2. Esta ambivalencia al interior del discurso de la comunidad nativa y el Estado ha sido ampliamente registrada y descrita por Michaeal Herzfeld, entre otros, en su libro Cultural Intimacy: Social Poetics in the National State (Routledge, 2005), donde hace notar un hecho bastante patente, pero no siempre explícito en las discusiones sobre formación hegemónica. En resumen, Herzfeld hace notar que no sólo grupos subalternos, como las comunidades indígenas en este caso, buscan apropiarse del idioma nacional para recubrir sus demandas particulares, sino que también el Estado busca usufructuar las categorías de las “culturas íntimas” de la comunidad nativa o indígena, como las de familia, la sangre y el cuerpo, para dar sustancia a inmediatez a su propio idioma oficial de nación, también con objetivos particulares. De esta manera, una misma forma cultural, el idioma de la nación en este caso, puede ser apropiada para avanzar acciones sociales fundamentalmente distintas entre sí. Por lo demás, esta parece ser la lógica fundamental entre la cultura oficial y las culturas populares, según Stuart Hall (cf. Representation: Cultural Representations and Signifying Practices, Sage, 1997). Aunque ambas comparten un idioma aparentemente similar de derechos, símbolos y valores, lo hacen desde posiciones fundamentalmente asimétricas de capital político, económico y simbólico.

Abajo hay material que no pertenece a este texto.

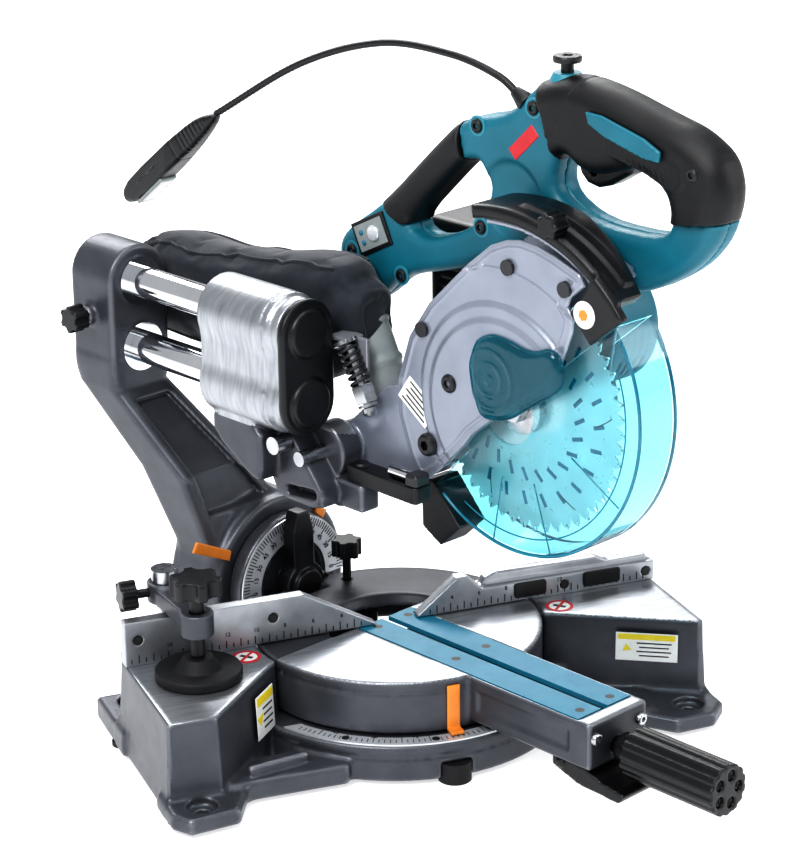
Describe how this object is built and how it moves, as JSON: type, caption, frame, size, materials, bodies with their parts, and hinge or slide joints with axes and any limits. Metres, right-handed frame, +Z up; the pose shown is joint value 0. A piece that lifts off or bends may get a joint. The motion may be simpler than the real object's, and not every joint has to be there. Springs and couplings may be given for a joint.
{
  "type": "sliding miter saw",
  "caption": "Compact sliding compound miter saw: base with turntable and fences, bevelling arm, twin slide rails, pivoting blade case with guard, D handle, vise, lamp and dust bag.",
  "frame": {"origin": "on the underside of the feet, on the turntable's axis", "axes": "+X to the right along the fence, -Y to the operator, +Z up; at rest the turntable stands at a right mitre of 22.5 degrees, head up, slide forward"},
  "size_m": [0.393, 0.5322, 0.4675],
  "materials": {
    "cast_grey": "painted charcoal grey casting with a machined top",
    "case_grey": "light lavender-grey enamel",
    "machined": "machined, bright",
    "satin_steel": "satin zinc-plated steel",
    "chrome_rail": "hard-chromed and ground",
    "blade_steel": "ground steel with carbide teeth",
    "copper": "copper winding on laminated steel",
    "teal_plastic": "teal moulded nylon",
    "black_plastic": "black moulded nylon",
    "grip_rubber": "black soft overmould",
    "foot_rubber": "black rubber",
    "grey_plastic": "grey moulded plastic",
    "board_blue": "blue kerf board plastic",
    "pointer_orange": "orange pointer plastic",
    "scale_white": "white scale plate with black graduations",
    "guard_clear": "clear teal polycarbonate",
    "bag_fabric": "dark slate woven polyester"
  },
  "bodies": {
    "base": {"base_casting": "cast_grey", "mitre_scale": "scale_white", "rubber_feet": "foot_rubber", "left_fence": "machined", "right_fence": "machined", "fence_inserts": "black_plastic", "base_screws": "satin_steel", "mitre_pivot_bolt": "satin_steel", "vise_post": "satin_steel"},
    "vise_arm": {"vise_arm": "cast_grey"},
    "vise_thumb_screw": {"vise_thumb_screw": "black_plastic"},
    "vise_screw": {"vise_screw": "black_plastic", "vise_pad": "foot_rubber"},
    "turntable": {"turntable_casting": "cast_grey", "kerf_boards": "board_blue", "table_screws": "satin_steel", "mitre_pointer": "pointer_orange", "bevel_scale": "scale_white", "bevel_pivot_shaft": "satin_steel"},
    "mitre_grip": {"mitre_grip": "black_plastic"},
    "detent_lever": {"detent_lever": "black_plastic"},
    "rear_knob": {"rear_knob": "black_plastic"},
    "bevel_lock_lever": {"bevel_lock_lever": "black_plastic"},
    "bevel_arm": {"bevel_arm": "cast_grey", "bevel_pointers": "pointer_orange", "rail_bushes": "chrome_rail"},
    "slide_lock_knob": {"slide_lock_knob": "black_plastic"},
    "carriage": {"slide_rails": "chrome_rail", "carriage": "machined", "end_cap": "black_plastic", "hinge_pin": "satin_steel"},
    "stopper_pin": {"stopper_pin": "satin_steel"},
    "depth_stop_lever": {"depth_stop_lever": "black_plastic"},
    "head": {"blade_case": "cast_grey", "case_side_plate": "case_grey", "head_screws": "satin_steel", "case_hood": "black_plastic", "centre_cover": "teal_plastic", "gear_housing": "cast_grey", "motor_housing": "teal_plastic", "motor_stator": "copper", "bearings": "satin_steel", "handle_shell_left": "teal_plastic", "handle_shell_right": "teal_plastic", "handle_grip": "grip_rubber", "carry_grip": "grip_rubber", "lamp_gooseneck": "black_plastic", "lamp_head": "black_plastic", "dust_nozzle": "grey_plastic", "dust_bag": "bag_fabric", "dust_chute": "black_plastic"},
    "battery": {"battery_pack": "black_plastic"},
    "trigger": {"trigger": "black_plastic"},
    "lock_off_lever": {"lock_off_lever": "teal_plastic"},
    "top_knob": {"top_knob": "black_plastic"},
    "spindle": {"saw_blade": "blade_steel", "arbor_shaft": "satin_steel", "blade_clamp": "satin_steel"},
    "rotor": {"motor_rotor": "satin_steel"},
    "guard": {"lower_guard": "guard_clear"}
  },
  "joints": [
    {"name": "mitre_turn", "type": "hinge", "parent": "base", "child": "turntable", "pos_m": [0, 0, 0.066], "axis": [0, 0, 1], "range_deg": [-68.5, 29.5]},
    {"name": "bevel_tilt", "type": "hinge", "parent": "turntable", "child": "bevel_arm", "pos_m": [-0.04516, 0.10902, 0.066], "axis": [-0.3827, 0.9239, 0], "range_deg": [-31, 0]},
    {"name": "head_slide", "type": "slide", "parent": "bevel_arm", "child": "carriage", "axis": [0.3827, -0.9239, 0], "range_m": [-0.068, 0]},
    {"name": "head_chop", "type": "hinge", "parent": "carriage", "child": "head", "pos_m": [-0.00918, 0.02217, 0.194], "axis": [0.9239, 0.3827, 0], "range_deg": [0, 43], "stiffness_Nm_per_rad": 14, "springref_deg": -57.3},
    {"name": "guard_lift", "type": "hinge", "parent": "head", "child": "guard", "pos_m": [0.04554, -0.10994, 0.251], "axis": [0.9239, 0.3827, 0], "range_deg": [-131.15, 0]},
    {"name": "blade_spin", "type": "hinge", "parent": "head", "child": "spindle", "pos_m": [0.04554, -0.10994, 0.251], "axis": [0.9239, 0.3827, 0], "continuous": true},
    {"name": "rotor_spin", "type": "hinge", "parent": "head", "child": "rotor", "pos_m": [0.10304, -0.06583, 0.28348], "axis": [0.9239, 0.3827, 0], "continuous": true},
    {"name": "trigger_pull", "type": "slide", "parent": "head", "child": "trigger", "axis": [0, 0, 1], "range_m": [0, 0.004], "stiffness_N_per_m": 500, "springref_m": -0.004},
    {"name": "lock_off_press", "type": "hinge", "parent": "head", "child": "lock_off_lever", "pos_m": [0.07324, -0.14285, 0.437], "axis": [0.9239, 0.3827, 0], "range_deg": [0, 6]},
    {"name": "top_knob_press", "type": "slide", "parent": "head", "child": "top_knob", "axis": [0, 0, -1], "range_m": [0, 0.003], "stiffness_N_per_m": 800, "springref_m": -0.002},
    {"name": "battery_release", "type": "slide", "parent": "head", "child": "battery", "axis": [0, 0, 1], "range_m": [0, 0.06]},
    {"name": "mitre_grip_turn", "type": "hinge", "parent": "turntable", "child": "mitre_grip", "pos_m": [0.09567, -0.23097, 0.044], "axis": [0.3827, -0.9239, 0], "range_deg": [-60, 60]},
    {"name": "detent_squeeze", "type": "hinge", "parent": "turntable", "child": "detent_lever", "pos_m": [0.06582, -0.15891, 0.0295], "axis": [0.9239, 0.3827, 0], "range_deg": [0, 4]},
    {"name": "rear_knob_turn", "type": "hinge", "parent": "turntable", "child": "rear_knob", "pos_m": [-0.00475, 0.08463, 0.09], "axis": [0, 0, 1], "range_deg": [-90, 90]},
    {"name": "bevel_lock_turn", "type": "hinge", "parent": "turntable", "child": "bevel_lock_lever", "pos_m": [-0.0375, 0.09054, 0.066], "axis": [0.3827, -0.9239, 0], "range_deg": [-25, 25]},
    {"name": "slide_lock_turn", "type": "hinge", "parent": "bevel_arm", "child": "slide_lock_knob", "pos_m": [-0.17275, 0.15575, 0.2575], "axis": [-0.9239, -0.3827, 0], "range_deg": [-90, 90]},
    {"name": "stopper_pull", "type": "slide", "parent": "carriage", "child": "stopper_pin", "axis": [-0.9239, -0.3827, 0], "range_m": [0, 0.008]},
    {"name": "depth_stop_swing", "type": "hinge", "parent": "carriage", "child": "depth_stop_lever", "pos_m": [-0.03096, -0.01932, 0.185], "axis": [0, 0, 1], "range_deg": [-60, 0]},
    {"name": "vise_swing", "type": "hinge", "parent": "base", "child": "vise_arm", "pos_m": [-0.155, 0.022, 0.107], "axis": [0, 0, 1], "range_deg": [-20, 5]},
    {"name": "vise_thumb_turn", "type": "hinge", "parent": "vise_arm", "child": "vise_thumb_screw", "pos_m": [-0.175, 0.022, 0.107], "axis": [1, 0, 0], "range_deg": [-90, 90]},
    {"name": "vise_screw_lift", "type": "slide", "parent": "vise_arm", "child": "vise_screw", "axis": [0, 0, 1], "range_m": [0, 0.015]}
  ],
  "couplings": [
    {"joint": "guard_lift", "follows": "head_chop", "ratio": -3.05},
    {"joint": "rotor_spin", "follows": "blade_spin", "ratio": -3.1667}
  ]
}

Por otro lado, creo que suponer que una identidad indígena puede conformarse con el sólo propósito de ser una manifestación cultural es una manera de esencializar a las culturas indígenas, si se me permite usar este término grueso. Todo orden cultural y político se conforma para asegurar algún tipo de productividad social: para ordenar moralmente los intercambios económicos, los rangos al interior del grupo, lo profano y lo sagrado, la explotación y la reciprocidad social. Ahora, esto no significa que toda productividad social tenga que ser la del mercado. En esto estoy de acuerdo contigo. La formación y expansión de identidades indígenas en México y otras regiones del continente y el mundo tiene claras componentes discursivos y prácticos que no sólo resisten sino que se oponen sistemática y generalmente al orden capitalista de la sociedad y el mercado. Estos movimientos, como ya se me ha hecho notar por otros lectores atentos, no sólo son de resistencia, sino que pueden ser claramente hegemónicos en sí mismos, como en el caso de Bolivia. No se trata de accidentes o agujeros en un orden (capitalista) incontestable: sino formaciones políticas, económicas y soberanas en plenitud.